Make an exact copy of all the data.

######

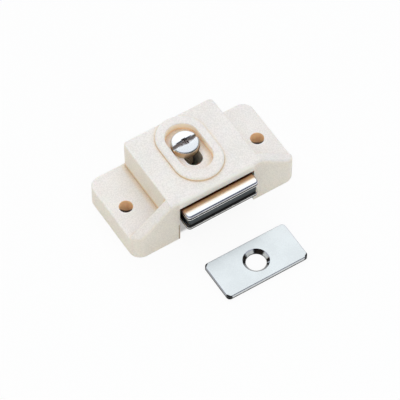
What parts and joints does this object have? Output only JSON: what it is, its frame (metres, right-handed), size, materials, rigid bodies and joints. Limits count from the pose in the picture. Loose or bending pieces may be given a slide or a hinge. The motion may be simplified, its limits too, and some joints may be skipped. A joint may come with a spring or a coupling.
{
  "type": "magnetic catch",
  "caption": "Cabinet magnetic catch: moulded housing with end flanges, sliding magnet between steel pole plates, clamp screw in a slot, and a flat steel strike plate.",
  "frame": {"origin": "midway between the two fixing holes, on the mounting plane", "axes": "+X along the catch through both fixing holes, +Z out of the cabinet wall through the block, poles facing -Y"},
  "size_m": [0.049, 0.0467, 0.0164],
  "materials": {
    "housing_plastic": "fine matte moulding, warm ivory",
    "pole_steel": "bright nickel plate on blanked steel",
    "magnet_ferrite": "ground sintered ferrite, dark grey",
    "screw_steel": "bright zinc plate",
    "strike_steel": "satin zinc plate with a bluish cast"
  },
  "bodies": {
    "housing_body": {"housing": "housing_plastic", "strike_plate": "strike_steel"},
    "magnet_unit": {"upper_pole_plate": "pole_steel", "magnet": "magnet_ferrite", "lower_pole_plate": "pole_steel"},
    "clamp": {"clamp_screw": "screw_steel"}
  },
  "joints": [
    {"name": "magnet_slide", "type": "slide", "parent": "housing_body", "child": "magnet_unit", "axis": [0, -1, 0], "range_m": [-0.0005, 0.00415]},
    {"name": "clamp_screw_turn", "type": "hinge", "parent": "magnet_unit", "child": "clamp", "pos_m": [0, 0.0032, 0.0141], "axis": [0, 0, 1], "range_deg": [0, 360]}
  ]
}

######

• Task result:
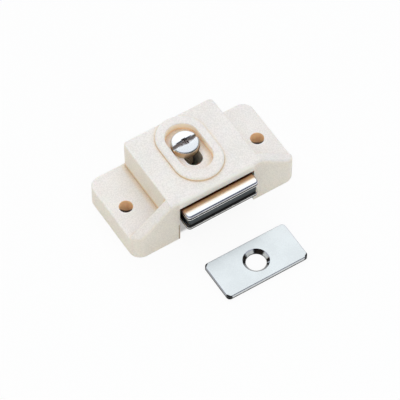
What parts and joints does this object have? Output only JSON: what it is, its frame (metres, right-handed), size, materials, rigid bodies and joints. Limits count from the pose in the picture. Loose or bending pieces may be given a slide or a hinge. The motion may be simplified, its limits too, and some joints may be skipped. A joint may come with a spring or a coupling.
{
  "type": "magnetic catch",
  "caption": "Cabinet magnetic catch: moulded housing with end flanges, sliding magnet between steel pole plates, clamp screw in a slot, and a flat steel strike plate.",
  "frame": {"origin": "midway between the two fixing holes, on the mounting plane", "axes": "+X along the catch through both fixing holes, +Z out of the cabinet wall through the block, poles facing -Y"},
  "size_m": [0.049, 0.0467, 0.0164],
  "materials": {
    "housing_plastic": "fine matte moulding, warm ivory",
    "pole_steel": "bright nickel plate on blanked steel",
    "magnet_ferrite": "ground sintered ferrite, dark grey",
    "screw_steel": "bright zinc plate",
    "strike_steel": "satin zinc plate with a bluish cast"
  },
  "bodies": {
    "housing_body": {"housing": "housing_plastic", "strike_plate": "strike_steel"},
    "magnet_unit": {"upper_pole_plate": "pole_steel", "magnet": "magnet_ferrite", "lower_pole_plate": "pole_steel"},
    "clamp": {"clamp_screw": "screw_steel"}
  },
  "joints": [
    {"name": "magnet_slide", "type": "slide", "parent": "housing_body", "child": "magnet_unit", "axis": [0, -1, 0], "range_m": [-0.0005, 0.00415]},
    {"name": "clamp_screw_turn", "type": "hinge", "parent": "magnet_unit", "child": "clamp", "pos_m": [0, 0.0032, 0.0141], "axis": [0, 0, 1], "range_deg": [0, 360]}
  ]
}